Requirement
Check every line of the entries for "code", and copy the lines that hold it.
— Begin Records to process —
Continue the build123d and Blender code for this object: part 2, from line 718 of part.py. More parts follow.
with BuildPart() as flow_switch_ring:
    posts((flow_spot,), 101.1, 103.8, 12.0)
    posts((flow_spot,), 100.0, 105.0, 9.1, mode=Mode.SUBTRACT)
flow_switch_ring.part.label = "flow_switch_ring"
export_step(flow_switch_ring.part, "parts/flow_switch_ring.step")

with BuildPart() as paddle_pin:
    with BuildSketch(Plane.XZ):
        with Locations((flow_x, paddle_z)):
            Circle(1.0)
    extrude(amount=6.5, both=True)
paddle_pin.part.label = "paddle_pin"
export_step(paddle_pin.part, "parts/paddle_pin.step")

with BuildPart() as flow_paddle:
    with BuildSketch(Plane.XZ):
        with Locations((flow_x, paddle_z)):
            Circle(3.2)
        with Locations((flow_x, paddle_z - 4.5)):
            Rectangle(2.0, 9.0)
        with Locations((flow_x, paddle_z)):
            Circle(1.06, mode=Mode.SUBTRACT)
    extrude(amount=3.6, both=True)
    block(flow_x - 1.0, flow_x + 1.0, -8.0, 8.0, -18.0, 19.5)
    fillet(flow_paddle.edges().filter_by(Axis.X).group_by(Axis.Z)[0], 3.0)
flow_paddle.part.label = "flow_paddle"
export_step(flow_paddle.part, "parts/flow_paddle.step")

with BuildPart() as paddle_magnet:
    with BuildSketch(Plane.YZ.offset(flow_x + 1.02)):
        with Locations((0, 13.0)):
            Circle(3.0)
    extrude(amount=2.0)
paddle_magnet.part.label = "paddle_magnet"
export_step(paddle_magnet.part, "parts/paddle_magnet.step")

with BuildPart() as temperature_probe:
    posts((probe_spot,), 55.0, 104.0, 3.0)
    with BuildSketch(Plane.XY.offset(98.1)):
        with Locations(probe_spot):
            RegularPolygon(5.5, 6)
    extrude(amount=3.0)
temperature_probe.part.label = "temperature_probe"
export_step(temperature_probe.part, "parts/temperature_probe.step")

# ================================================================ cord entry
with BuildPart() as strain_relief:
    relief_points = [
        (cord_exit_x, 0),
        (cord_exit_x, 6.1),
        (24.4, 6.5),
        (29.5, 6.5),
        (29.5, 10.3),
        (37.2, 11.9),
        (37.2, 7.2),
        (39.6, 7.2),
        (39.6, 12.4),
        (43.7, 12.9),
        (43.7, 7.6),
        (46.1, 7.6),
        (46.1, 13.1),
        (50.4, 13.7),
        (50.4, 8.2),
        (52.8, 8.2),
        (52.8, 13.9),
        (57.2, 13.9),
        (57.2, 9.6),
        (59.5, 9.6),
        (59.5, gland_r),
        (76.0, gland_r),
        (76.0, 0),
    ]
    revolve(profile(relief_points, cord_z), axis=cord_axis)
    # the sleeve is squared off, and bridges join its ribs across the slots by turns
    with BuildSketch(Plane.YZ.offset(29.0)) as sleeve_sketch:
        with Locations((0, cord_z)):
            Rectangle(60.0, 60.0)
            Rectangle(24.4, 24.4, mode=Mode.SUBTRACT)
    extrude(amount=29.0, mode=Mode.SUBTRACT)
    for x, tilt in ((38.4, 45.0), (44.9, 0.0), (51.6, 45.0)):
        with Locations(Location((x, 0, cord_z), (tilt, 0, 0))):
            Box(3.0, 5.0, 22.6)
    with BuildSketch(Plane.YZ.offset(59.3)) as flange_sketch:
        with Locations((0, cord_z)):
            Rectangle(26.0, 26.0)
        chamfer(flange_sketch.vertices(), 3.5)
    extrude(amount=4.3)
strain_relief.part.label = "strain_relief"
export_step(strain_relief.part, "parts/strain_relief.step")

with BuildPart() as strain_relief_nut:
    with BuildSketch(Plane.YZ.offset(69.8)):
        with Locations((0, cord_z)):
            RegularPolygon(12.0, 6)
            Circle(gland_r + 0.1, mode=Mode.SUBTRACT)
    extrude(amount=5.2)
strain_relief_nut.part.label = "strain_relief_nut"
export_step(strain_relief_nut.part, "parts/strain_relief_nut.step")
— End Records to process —
— Begin Records to process —
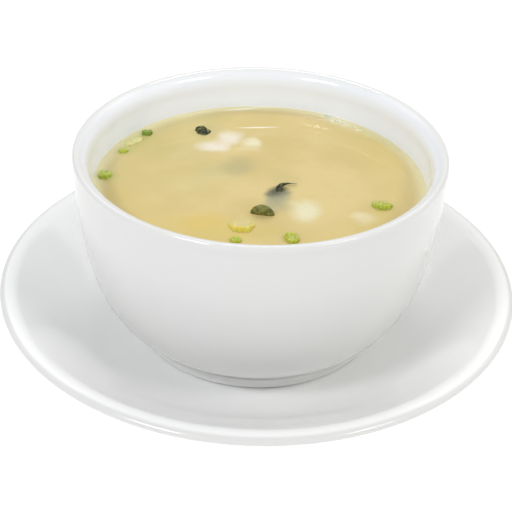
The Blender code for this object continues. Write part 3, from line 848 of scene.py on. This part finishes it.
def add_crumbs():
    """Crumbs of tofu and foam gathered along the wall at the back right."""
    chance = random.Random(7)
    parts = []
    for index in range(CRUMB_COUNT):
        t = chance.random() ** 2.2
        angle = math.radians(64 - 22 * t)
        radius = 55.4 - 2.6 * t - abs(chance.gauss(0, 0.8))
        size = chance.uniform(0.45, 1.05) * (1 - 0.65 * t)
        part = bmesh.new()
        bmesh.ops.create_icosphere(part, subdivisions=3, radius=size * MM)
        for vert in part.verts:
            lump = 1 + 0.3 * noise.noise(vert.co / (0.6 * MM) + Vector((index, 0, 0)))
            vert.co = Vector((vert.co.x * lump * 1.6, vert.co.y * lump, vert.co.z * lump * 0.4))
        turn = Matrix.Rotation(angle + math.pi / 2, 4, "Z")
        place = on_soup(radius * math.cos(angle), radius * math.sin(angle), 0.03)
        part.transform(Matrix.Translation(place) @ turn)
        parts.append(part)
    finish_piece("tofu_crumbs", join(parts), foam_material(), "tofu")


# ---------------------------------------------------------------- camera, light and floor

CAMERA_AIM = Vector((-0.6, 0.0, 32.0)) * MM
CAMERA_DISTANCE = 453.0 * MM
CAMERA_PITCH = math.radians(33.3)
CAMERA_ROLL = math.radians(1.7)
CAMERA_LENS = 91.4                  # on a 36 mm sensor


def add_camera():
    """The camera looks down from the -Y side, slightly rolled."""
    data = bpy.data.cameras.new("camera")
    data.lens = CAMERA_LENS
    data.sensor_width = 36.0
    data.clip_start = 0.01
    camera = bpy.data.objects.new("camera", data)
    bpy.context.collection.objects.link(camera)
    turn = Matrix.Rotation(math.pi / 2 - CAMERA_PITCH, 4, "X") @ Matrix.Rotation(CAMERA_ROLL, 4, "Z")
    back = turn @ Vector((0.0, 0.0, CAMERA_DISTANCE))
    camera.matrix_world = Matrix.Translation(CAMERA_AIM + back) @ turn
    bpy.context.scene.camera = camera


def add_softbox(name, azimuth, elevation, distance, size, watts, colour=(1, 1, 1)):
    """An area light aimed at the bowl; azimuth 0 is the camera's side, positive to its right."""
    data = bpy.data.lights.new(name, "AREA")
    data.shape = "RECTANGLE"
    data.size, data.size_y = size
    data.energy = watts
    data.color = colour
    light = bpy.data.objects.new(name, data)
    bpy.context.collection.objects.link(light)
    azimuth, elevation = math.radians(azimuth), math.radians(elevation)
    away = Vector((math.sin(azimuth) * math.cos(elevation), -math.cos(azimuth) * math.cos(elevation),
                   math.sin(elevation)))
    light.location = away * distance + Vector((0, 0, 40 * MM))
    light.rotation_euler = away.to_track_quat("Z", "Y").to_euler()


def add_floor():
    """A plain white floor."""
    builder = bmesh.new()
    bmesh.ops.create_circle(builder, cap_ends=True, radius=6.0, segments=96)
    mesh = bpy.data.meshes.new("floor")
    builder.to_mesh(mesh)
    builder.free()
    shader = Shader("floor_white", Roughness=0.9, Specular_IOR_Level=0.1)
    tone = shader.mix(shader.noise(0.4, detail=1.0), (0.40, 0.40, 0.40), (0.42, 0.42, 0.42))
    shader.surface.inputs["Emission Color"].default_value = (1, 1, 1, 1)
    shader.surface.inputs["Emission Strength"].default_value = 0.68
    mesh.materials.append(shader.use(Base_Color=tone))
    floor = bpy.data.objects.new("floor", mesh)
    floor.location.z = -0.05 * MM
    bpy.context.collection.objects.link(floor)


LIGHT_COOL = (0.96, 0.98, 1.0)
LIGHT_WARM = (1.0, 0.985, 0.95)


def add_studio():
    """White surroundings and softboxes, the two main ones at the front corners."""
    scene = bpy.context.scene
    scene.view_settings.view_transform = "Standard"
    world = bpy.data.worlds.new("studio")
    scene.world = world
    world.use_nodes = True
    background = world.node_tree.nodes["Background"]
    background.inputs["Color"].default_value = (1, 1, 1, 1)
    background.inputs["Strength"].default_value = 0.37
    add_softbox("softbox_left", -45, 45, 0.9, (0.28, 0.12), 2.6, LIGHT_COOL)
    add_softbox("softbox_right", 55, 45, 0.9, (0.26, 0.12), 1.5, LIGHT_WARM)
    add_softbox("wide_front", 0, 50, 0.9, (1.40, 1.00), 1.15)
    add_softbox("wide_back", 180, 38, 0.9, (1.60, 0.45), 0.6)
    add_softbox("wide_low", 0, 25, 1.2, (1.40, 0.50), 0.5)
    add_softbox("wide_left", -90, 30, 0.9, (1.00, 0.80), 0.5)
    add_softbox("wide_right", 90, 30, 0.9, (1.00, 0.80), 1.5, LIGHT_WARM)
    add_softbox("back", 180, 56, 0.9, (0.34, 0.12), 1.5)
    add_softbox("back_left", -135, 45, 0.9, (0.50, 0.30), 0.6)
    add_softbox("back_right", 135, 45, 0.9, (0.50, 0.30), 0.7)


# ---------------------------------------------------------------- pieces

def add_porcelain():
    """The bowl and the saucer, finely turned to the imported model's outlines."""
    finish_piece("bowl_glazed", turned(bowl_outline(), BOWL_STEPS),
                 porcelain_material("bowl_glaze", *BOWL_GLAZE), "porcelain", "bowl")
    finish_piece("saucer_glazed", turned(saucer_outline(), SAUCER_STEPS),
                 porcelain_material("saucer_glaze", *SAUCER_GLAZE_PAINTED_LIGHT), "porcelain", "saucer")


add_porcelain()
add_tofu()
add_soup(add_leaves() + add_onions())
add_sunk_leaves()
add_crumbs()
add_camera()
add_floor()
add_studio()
— End Records to process —
Answer to the problem
Continue the build123d and Blender code for this object: part 2, from line 718 of part.py. More parts follow.
The Blender code for this object continues. Write part 3, from line 848 of scene.py on. This part finishes it.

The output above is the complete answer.